James began his publishing career in 1977, when he stuffed his own envelopes with his own self-printed copies of the Baseball Abstract, an annual collection of essays reviewing the year in baseball, a project that he would continue for more than a decade. While James stopped these annual publications—even though they were eventually distributed by a proper publisher—the format of an annual review is stronger than ever in today’s sports-publishing world. Publications like Baseball Prospectus, Hockey Prospectus, and Football Outsiders all produce annual volumes that are both invaluable to fans of those sports, and sprinkled with wry witticisms that clearly bear James’ influence.

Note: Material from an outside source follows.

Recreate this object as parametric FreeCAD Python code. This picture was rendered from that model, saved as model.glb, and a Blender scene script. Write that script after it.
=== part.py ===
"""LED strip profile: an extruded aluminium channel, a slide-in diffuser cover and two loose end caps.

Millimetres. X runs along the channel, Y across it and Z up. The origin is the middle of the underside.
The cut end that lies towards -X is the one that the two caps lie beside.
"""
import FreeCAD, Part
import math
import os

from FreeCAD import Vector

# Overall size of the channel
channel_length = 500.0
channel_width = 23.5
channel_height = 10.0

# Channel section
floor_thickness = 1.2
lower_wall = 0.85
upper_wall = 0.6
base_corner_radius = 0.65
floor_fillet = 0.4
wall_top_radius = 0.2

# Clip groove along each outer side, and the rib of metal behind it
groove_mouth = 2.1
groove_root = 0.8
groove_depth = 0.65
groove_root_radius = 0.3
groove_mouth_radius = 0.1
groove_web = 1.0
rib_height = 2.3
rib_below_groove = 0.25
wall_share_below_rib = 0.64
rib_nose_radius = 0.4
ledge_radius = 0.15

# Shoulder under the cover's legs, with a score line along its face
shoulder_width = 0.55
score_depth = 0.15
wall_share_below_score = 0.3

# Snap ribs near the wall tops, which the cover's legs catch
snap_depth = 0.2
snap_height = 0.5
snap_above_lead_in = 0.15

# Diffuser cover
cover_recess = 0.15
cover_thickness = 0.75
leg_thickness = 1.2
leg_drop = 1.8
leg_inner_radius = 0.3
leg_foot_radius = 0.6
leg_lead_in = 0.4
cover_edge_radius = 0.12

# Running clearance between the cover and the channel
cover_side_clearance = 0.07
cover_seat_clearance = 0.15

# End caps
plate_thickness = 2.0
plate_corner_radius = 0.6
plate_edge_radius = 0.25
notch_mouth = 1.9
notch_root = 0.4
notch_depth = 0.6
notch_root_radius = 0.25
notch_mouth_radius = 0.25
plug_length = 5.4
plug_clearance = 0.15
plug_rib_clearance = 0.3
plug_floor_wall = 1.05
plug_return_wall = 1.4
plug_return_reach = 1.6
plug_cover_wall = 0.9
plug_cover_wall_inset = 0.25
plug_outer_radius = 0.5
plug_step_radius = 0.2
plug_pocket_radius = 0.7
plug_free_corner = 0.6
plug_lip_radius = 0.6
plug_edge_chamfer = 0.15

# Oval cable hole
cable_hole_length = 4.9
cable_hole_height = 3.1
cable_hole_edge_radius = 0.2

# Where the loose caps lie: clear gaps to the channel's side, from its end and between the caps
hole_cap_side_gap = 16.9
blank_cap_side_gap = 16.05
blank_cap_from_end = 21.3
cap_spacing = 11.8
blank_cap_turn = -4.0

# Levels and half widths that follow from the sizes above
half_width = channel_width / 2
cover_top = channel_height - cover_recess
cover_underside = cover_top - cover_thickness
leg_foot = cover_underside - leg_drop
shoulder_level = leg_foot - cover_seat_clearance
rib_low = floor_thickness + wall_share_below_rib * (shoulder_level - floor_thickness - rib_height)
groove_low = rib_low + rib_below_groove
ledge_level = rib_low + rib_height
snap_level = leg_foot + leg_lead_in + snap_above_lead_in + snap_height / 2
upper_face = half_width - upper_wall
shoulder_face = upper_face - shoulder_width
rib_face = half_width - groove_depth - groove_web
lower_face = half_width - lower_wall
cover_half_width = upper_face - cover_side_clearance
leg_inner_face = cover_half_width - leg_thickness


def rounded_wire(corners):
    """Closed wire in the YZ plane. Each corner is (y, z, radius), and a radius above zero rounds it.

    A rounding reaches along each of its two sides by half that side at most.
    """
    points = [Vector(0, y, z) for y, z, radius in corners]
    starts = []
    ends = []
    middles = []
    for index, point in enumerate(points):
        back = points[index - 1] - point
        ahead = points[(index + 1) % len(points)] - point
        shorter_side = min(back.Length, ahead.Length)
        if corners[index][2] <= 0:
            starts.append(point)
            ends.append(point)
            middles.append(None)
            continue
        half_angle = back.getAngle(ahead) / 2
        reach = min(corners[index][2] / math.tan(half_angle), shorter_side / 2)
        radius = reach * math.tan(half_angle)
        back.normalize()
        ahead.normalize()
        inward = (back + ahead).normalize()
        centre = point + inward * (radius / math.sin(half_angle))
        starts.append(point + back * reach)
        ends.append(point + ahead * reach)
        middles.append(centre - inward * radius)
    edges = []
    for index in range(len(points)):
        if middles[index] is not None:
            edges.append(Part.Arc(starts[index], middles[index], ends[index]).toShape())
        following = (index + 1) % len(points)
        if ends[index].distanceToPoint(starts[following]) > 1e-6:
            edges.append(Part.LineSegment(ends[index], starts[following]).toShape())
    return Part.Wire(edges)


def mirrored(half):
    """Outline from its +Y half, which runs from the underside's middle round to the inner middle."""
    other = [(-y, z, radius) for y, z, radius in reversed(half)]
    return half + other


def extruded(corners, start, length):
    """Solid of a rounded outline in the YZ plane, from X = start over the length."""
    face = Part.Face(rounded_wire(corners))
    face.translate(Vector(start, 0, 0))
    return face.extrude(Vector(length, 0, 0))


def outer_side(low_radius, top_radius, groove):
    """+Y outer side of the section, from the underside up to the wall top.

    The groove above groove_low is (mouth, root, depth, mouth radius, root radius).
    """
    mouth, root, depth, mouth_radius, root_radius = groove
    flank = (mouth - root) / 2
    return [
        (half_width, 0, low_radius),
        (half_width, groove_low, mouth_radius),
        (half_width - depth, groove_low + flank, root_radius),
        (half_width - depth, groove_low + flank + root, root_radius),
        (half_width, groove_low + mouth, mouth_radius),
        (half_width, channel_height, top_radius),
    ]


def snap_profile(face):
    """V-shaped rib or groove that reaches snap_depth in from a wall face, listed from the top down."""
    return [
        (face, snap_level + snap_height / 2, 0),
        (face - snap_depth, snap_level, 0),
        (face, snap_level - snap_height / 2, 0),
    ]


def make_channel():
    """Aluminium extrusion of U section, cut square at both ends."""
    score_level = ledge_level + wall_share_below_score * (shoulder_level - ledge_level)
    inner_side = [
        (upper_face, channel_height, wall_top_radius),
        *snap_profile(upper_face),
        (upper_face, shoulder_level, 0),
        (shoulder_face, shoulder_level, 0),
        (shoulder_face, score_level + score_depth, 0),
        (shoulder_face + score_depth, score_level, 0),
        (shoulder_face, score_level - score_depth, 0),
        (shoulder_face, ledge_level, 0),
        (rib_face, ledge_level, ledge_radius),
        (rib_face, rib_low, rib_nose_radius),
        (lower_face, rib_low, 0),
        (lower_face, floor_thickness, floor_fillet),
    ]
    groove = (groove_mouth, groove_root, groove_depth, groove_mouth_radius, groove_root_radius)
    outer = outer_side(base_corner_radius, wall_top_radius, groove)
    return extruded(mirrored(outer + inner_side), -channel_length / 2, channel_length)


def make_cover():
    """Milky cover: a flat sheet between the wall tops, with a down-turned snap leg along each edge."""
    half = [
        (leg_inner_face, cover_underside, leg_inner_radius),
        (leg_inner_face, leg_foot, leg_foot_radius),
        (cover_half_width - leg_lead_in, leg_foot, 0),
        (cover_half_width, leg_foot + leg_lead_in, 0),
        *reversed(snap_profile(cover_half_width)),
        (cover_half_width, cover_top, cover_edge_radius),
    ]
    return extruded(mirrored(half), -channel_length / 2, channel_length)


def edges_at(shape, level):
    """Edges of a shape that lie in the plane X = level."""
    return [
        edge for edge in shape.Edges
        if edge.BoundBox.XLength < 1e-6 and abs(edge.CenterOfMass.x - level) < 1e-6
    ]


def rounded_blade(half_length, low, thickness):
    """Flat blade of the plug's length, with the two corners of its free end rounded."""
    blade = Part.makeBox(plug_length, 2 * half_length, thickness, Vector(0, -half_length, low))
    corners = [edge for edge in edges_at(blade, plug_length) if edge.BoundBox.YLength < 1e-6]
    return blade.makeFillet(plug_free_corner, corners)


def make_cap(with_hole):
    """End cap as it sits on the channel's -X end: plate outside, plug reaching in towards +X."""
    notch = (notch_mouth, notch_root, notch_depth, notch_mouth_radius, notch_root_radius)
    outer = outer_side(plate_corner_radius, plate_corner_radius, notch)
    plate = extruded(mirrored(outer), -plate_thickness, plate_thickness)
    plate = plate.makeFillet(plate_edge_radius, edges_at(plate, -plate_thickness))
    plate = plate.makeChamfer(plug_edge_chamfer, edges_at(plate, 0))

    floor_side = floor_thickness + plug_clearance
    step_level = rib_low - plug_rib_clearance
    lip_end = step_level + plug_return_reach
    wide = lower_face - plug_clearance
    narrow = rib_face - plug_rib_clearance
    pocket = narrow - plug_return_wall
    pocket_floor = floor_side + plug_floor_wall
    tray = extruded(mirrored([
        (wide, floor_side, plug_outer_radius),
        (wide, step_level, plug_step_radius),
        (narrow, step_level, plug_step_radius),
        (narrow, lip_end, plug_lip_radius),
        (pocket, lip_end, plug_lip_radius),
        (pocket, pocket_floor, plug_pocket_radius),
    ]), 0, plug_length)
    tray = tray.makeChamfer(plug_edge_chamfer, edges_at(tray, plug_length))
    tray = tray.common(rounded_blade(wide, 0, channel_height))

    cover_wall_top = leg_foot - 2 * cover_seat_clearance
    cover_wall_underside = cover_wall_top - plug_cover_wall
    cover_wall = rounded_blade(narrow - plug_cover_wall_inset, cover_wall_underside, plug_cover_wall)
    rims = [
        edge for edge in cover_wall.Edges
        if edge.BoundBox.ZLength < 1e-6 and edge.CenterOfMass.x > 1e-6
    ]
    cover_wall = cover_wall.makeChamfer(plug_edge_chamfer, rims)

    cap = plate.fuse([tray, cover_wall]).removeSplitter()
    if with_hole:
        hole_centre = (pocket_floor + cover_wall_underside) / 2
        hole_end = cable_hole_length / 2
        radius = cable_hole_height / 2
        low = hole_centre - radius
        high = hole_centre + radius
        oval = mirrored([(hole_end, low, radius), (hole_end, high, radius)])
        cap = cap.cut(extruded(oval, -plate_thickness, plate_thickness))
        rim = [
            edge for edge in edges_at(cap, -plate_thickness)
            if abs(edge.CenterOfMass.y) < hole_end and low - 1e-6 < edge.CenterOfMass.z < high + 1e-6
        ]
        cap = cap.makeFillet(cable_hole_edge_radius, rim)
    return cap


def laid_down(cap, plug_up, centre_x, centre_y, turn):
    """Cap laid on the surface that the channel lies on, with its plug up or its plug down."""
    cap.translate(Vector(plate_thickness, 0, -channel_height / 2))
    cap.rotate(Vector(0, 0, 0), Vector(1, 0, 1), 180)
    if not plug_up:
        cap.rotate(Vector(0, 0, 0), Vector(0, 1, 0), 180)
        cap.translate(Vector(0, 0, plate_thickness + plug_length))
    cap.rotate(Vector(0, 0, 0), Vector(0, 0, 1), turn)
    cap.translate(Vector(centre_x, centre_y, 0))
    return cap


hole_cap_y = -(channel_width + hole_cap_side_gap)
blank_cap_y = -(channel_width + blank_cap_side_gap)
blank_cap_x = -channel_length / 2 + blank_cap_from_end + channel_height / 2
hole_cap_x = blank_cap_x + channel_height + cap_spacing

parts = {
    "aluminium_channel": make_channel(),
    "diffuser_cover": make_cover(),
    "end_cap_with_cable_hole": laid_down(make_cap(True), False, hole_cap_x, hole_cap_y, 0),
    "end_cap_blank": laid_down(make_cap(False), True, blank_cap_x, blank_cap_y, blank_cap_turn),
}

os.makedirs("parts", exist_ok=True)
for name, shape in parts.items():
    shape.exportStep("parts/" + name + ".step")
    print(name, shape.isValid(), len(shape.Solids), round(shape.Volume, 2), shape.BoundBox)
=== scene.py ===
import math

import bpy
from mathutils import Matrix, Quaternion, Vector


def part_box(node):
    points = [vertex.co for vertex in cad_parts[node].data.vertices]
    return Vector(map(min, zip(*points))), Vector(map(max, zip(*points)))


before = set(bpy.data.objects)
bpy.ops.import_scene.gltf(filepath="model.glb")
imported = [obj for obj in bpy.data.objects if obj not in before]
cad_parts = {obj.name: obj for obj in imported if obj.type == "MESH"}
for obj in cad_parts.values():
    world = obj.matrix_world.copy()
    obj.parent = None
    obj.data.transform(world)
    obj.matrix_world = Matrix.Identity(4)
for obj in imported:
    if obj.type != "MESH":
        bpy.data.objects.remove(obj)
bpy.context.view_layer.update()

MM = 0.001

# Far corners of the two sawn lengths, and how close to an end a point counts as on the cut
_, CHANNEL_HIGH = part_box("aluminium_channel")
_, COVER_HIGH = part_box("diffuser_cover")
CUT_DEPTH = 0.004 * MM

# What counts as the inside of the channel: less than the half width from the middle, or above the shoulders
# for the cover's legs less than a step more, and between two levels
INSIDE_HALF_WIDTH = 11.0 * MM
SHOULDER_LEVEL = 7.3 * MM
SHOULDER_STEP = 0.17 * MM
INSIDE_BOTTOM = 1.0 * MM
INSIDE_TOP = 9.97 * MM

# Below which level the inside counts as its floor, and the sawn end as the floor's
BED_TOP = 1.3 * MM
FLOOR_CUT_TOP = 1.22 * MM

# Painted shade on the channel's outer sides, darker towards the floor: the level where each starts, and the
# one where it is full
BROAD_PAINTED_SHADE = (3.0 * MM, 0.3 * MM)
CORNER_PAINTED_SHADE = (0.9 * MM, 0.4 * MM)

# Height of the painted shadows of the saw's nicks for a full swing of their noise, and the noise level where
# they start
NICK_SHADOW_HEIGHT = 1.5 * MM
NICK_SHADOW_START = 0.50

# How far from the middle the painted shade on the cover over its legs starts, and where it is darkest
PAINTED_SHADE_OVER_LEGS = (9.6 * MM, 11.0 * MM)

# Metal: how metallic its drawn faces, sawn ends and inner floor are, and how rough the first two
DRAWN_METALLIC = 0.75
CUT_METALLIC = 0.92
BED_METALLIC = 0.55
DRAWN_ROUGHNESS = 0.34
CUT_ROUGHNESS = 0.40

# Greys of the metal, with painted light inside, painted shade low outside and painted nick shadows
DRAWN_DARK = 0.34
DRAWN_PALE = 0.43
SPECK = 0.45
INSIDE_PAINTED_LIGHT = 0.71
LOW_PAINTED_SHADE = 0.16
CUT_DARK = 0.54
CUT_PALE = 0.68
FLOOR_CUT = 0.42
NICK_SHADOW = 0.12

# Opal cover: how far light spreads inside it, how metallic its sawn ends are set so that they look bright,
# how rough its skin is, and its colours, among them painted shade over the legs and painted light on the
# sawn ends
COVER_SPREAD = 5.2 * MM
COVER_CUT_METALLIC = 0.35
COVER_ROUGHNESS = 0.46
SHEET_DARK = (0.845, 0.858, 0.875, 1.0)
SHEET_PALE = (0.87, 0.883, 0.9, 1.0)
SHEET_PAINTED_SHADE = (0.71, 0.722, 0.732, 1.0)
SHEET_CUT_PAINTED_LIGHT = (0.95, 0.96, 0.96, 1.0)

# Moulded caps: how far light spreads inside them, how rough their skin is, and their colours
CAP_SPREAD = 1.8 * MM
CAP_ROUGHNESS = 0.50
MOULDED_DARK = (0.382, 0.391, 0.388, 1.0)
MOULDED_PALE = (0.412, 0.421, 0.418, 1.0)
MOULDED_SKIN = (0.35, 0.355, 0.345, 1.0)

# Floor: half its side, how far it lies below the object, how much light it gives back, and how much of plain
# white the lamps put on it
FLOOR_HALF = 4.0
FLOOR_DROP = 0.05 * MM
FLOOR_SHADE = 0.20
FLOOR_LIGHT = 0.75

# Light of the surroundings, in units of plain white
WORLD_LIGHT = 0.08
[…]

An increasing number of analysts have also followed James’ career path of hobbyist to professional writer to professional insider. John Hollinger’s stats-saturated basketball columns for ESPN demonstrated such original thinking that he is today the Vice President of Basketball Operations with the NBA’s Memphis Grizzlies. Baseball Prospectus has been in particular a prolific pipeline of writers who join major league teams, with three former columnists—Mike Fast, Kevin Goldstein, and Colin Wyers—working for the Houston Astros alone.

So whether you’re watching baseball from inside a team’s office or from the bleachers, or even if you never watch baseball at all, remember that what you’re seeing is a game molded by the hands of Bill James, a writer—one of those thoughtful, committed citizens who have the power to change the world.